**Work to do**
Which lines in the material below contain the word "isinstance"? Copy each of them.

**Record set**
++++++

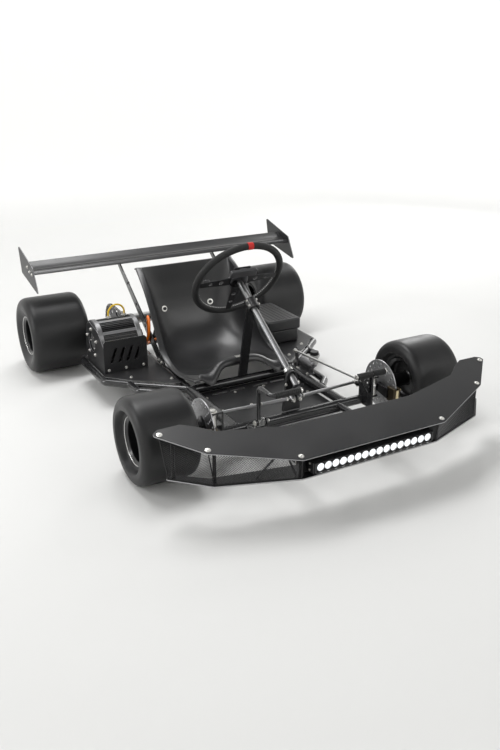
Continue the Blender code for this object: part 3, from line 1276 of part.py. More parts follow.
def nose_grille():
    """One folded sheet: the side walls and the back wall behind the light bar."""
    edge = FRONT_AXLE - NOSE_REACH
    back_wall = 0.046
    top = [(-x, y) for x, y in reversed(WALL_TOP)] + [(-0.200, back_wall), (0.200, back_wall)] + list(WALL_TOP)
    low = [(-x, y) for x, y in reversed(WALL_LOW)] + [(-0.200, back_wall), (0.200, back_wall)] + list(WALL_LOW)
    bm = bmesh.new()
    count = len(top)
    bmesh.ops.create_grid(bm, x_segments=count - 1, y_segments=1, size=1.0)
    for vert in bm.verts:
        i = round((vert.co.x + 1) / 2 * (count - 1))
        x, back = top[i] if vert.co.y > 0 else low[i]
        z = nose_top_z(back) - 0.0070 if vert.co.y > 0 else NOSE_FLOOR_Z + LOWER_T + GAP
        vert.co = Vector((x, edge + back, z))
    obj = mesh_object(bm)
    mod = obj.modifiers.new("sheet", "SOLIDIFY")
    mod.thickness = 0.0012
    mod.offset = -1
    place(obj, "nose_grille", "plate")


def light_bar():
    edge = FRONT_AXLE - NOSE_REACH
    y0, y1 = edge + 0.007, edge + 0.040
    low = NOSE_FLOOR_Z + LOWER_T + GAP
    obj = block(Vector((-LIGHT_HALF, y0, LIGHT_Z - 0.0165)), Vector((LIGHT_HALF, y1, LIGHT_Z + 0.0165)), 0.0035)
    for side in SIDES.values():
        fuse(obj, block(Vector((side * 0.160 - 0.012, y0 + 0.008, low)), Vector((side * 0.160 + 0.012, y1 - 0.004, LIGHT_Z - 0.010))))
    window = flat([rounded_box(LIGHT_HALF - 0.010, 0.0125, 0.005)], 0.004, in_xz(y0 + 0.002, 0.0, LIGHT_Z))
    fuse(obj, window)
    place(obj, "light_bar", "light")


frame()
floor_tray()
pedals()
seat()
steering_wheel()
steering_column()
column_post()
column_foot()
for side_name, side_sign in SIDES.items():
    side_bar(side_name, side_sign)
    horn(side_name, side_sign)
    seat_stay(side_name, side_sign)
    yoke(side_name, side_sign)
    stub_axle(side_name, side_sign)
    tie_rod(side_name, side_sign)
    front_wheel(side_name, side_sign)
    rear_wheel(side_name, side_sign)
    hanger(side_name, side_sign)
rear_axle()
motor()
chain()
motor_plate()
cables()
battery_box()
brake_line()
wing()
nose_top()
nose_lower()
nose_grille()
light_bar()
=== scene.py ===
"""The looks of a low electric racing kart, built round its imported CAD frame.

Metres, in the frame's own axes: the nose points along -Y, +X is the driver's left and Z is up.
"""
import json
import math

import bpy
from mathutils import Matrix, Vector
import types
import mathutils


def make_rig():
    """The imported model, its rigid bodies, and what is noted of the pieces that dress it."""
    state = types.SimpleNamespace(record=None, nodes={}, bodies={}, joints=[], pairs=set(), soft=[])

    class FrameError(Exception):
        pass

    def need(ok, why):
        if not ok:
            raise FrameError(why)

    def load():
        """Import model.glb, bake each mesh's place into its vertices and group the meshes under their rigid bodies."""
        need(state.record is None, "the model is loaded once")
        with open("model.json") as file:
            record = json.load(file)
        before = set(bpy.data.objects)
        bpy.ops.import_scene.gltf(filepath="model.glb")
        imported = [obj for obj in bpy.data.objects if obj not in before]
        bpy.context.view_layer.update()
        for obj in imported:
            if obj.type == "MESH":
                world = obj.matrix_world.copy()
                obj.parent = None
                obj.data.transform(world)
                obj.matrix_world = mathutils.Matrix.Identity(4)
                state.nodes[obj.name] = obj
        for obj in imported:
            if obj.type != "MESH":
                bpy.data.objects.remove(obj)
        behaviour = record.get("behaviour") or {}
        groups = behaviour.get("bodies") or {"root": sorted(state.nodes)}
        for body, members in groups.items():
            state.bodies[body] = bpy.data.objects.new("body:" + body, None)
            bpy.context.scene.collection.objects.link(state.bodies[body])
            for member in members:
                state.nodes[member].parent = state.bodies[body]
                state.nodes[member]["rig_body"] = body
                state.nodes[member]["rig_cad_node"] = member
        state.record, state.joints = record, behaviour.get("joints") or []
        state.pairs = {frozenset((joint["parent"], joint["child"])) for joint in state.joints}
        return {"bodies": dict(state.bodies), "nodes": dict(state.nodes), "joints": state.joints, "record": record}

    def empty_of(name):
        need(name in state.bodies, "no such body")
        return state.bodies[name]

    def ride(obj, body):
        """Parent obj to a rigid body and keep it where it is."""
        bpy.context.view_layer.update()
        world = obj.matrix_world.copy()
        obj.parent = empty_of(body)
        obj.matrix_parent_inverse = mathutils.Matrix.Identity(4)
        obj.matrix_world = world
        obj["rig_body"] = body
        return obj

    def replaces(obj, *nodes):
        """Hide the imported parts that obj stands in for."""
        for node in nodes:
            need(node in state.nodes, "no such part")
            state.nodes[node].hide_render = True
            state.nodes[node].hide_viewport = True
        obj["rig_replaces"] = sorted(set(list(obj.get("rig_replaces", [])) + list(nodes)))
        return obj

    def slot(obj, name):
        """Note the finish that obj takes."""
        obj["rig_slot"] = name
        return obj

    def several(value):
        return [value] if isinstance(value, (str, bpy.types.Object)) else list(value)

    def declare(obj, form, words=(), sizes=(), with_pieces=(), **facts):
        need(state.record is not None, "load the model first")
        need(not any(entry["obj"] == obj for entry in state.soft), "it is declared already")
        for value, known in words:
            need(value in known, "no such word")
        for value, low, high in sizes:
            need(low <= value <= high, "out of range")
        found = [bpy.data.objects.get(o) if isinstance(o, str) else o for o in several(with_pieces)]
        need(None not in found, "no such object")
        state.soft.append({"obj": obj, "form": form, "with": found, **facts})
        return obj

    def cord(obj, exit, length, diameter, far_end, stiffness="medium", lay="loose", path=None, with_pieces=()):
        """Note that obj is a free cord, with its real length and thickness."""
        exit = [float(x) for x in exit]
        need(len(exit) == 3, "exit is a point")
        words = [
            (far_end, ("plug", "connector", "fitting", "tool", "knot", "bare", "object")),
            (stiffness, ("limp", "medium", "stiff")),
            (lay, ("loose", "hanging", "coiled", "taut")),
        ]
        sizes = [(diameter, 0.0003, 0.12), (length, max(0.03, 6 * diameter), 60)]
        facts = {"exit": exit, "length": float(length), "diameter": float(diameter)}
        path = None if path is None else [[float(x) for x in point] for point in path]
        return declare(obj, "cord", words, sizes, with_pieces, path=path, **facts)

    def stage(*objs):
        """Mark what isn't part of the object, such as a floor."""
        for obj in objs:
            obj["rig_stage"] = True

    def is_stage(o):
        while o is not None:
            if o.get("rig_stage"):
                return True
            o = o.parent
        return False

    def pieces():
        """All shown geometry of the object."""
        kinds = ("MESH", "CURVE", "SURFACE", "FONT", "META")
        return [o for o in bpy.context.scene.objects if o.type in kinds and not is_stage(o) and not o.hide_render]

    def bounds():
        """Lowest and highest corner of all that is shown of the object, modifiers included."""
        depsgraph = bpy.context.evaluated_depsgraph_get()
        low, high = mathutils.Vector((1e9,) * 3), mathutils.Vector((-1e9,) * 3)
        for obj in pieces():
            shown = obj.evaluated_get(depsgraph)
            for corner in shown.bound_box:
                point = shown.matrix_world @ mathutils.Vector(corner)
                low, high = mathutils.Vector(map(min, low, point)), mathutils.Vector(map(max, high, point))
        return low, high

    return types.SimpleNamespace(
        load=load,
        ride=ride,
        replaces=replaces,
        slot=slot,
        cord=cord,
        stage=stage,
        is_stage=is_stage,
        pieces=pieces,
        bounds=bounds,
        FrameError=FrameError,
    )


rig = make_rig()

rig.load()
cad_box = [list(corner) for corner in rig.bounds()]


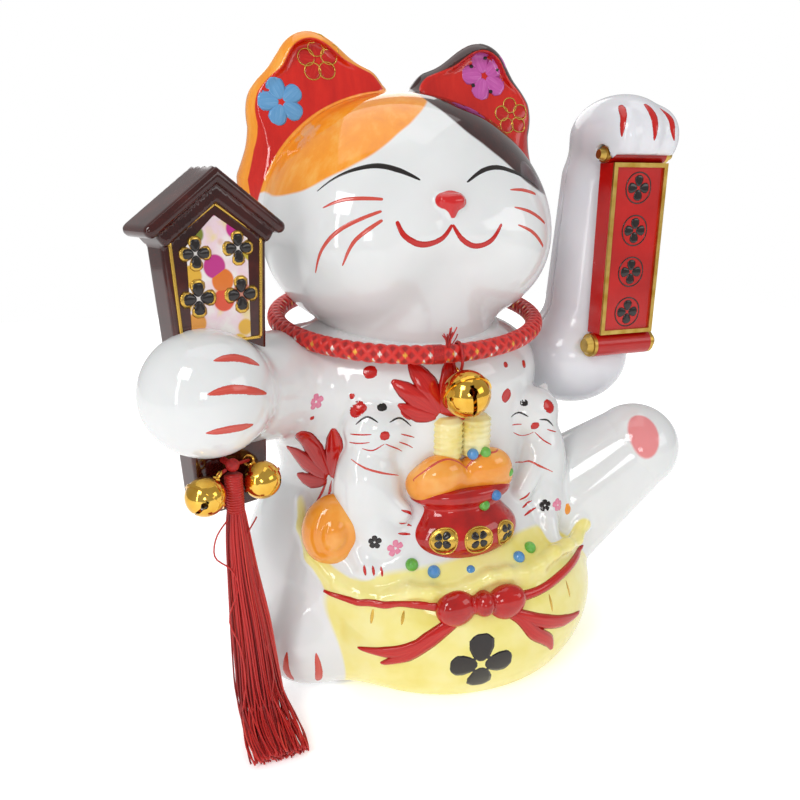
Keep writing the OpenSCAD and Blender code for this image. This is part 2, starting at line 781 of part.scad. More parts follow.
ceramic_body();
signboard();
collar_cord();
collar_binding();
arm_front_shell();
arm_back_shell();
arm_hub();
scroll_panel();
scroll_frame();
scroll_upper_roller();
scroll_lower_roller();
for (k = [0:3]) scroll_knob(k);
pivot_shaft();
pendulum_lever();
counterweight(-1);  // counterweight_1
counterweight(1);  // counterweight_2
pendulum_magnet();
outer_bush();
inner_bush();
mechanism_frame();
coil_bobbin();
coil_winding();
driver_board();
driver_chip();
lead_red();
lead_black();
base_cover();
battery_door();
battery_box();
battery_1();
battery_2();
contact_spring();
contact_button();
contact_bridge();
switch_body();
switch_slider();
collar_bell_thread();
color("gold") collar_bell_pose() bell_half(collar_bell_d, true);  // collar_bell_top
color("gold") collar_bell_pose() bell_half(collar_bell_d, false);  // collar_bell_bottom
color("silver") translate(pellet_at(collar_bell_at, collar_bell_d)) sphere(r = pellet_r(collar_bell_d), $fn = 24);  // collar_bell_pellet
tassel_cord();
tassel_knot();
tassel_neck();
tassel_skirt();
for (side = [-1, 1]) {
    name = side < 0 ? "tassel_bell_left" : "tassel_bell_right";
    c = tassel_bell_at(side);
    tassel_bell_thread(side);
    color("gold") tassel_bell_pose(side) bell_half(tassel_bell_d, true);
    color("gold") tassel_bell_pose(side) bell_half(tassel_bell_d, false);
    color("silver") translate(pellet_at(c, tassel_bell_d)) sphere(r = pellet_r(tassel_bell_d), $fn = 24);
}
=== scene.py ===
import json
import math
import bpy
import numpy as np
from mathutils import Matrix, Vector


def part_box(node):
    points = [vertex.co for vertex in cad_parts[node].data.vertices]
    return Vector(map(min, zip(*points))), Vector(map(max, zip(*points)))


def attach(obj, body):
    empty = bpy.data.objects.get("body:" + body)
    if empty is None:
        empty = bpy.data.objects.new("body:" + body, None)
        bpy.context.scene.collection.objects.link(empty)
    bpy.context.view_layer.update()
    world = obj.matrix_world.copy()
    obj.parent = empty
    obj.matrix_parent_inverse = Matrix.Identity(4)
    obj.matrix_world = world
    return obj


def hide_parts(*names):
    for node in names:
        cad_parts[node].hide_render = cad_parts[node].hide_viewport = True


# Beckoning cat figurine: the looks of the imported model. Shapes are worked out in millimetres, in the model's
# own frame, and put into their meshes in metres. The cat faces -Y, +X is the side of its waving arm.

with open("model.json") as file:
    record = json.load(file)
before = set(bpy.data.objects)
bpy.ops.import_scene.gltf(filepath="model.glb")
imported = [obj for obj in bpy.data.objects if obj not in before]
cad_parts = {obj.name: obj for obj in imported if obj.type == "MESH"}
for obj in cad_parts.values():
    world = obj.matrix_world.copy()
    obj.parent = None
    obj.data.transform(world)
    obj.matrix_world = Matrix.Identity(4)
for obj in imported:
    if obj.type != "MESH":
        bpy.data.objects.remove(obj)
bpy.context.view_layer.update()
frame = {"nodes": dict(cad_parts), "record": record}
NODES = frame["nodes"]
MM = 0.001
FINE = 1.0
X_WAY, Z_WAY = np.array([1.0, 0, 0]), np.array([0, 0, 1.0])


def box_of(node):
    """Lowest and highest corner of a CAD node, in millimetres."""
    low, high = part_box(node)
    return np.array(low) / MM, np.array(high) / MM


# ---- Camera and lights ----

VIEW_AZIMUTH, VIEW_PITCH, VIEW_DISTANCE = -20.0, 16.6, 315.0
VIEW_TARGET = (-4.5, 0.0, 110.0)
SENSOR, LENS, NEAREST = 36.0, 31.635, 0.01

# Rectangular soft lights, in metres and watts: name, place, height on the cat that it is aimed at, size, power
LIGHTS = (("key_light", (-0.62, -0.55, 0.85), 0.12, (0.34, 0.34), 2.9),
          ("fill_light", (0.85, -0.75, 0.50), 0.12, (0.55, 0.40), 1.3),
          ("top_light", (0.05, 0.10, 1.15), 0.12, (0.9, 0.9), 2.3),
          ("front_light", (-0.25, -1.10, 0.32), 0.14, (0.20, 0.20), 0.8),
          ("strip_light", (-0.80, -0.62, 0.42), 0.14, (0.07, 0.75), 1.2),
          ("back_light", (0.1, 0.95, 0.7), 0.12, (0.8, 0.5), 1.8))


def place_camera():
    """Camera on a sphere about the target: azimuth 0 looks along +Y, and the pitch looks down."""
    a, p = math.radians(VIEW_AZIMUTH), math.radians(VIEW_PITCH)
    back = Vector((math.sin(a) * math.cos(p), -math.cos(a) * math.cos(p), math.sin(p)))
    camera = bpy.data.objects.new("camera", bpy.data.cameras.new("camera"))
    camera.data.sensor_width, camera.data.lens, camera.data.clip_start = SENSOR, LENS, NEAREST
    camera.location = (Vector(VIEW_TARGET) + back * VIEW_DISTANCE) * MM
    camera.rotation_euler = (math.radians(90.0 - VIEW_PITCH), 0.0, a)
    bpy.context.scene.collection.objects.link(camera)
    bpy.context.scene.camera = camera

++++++

**Correct response**
        return [value] if isinstance(value, (str, bpy.types.Object)) else list(value)
        found = [bpy.data.objects.get(o) if isinstance(o, str) else o for o in several(with_pieces)]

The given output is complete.